My article in The Times RED BOX 8th September 2020
(Written originally for the Railway Industry Association)
If the UK’s battle against coronavirus has taught us anything, it is the importance of our essential industries. The impact of this disease on our communities and our economy has been devastating, not least on the passenger railway. There is a lot we can do now — let the regional enhancements burst out of the Network Rail planning locker, put them on the “up fast”, into action and draw them forward as soon as possible.
The totally unbalanced economic modelling towards city economies in a system called Webtag has just hit the buffers. The franchise system that has defined the railway for the past 25 years or so is gone — let us be under no illusion. A rail revolution is around the corner.
In my constituency of West Dorset I have been asking residents to let me know who their unsung heroes are during this challenging time. There are too many to count but, today, I would like to offer a personal thank you to those working in the rail sector; my former colleagues who have kept the railway running and, without whom, coronavirus would have hit much harder.
UK rail has delivered a service at a time of need. My own home station of Sherborne is, in itself, a good example of how Network Rail and contractors have been ensuring that key workers and important resources could be best used. The supply chain has risen to the challenge as well, with some rail manufacturers repurposing facilities at short notice to produce PPE and other essential equipment for the NHS. Others worked doubly hard to ensure our rail network is maintained.
Rail is not only a crucial industry in the battle against coronavirus, it is the nation’s arteries and it should be viewed as the central plank of our recovery. Investment in infrastructure will be crucial as Britain fights back to reverse the damage inflicted on jobs and livelihoods by this crisis; and we have, right now, a unique once-in-a-lifetime opportunity to speed up infrastructure investment in rail.
It should not mean the usual pipeline of big projects offering more London-centric capacity. Rail projects have often had a long lead-up time, but with the government’s “new deal” promising an infrastructure revolution, now is the time to speed up these projects for regional connectivity and to level up by getting spades in the ground.
The campaign to speed up rail enhancements spearheaded by the Railway Industry Association (RIA) leads the way on this. It urges industry and government to work together to bring forward rail projects, including all projects within the government list of planned upgrades to the rail network. This should be done nationwide, with a particular focus on investment in regions that need it most, while environmentally prioritised to reduce road pollution. This was a crucial pillar of the Conservatives’ successful election campaign last year and fits with the message of “build, build, build”.
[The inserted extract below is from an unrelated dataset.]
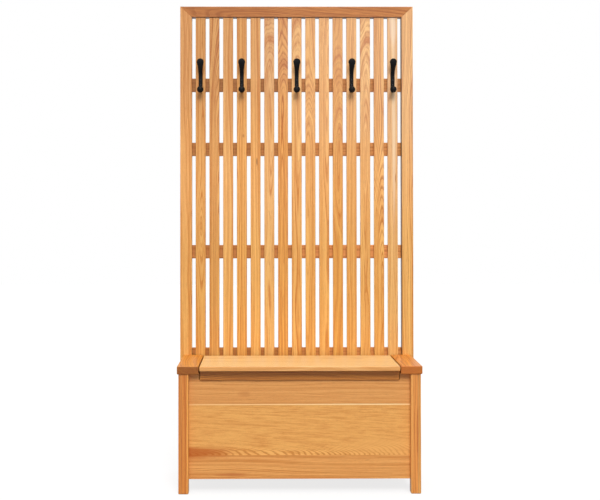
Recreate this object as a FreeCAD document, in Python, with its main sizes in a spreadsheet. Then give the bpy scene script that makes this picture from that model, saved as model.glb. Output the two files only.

I recently had the pleasure of (virtually) meeting former industry colleagues as part of RIA’s rail fellowship programme. There is unquantifiable enthusiasm from these key workers to help the country through this crisis, in the short term and the longer term. And work can be sped up, such as on the Kilsby Tunnel — a tunnel on the West Coast Mainline where a blockade to deliver repair works was accelerated and delivered quickly while passenger numbers were lower during the lockdown.
Rail is a subject very close to my heart. Before I was elected as an MP I had a 20-year career with the railway. I was latterly head of new trains at South Western Railway and I now proudly serve on the transport committee in Westminster. I know the importance of having a strong, modern and resilient rail infrastructure. Good connectivity is the backbone of a sustainable economy and, with the certain changes in demand, we will need to work differently.
As we look forward to re-energising the nation, let’s invest now, so we can come out of this challenging period; ready to level up and grow all parts of the nation, not just London.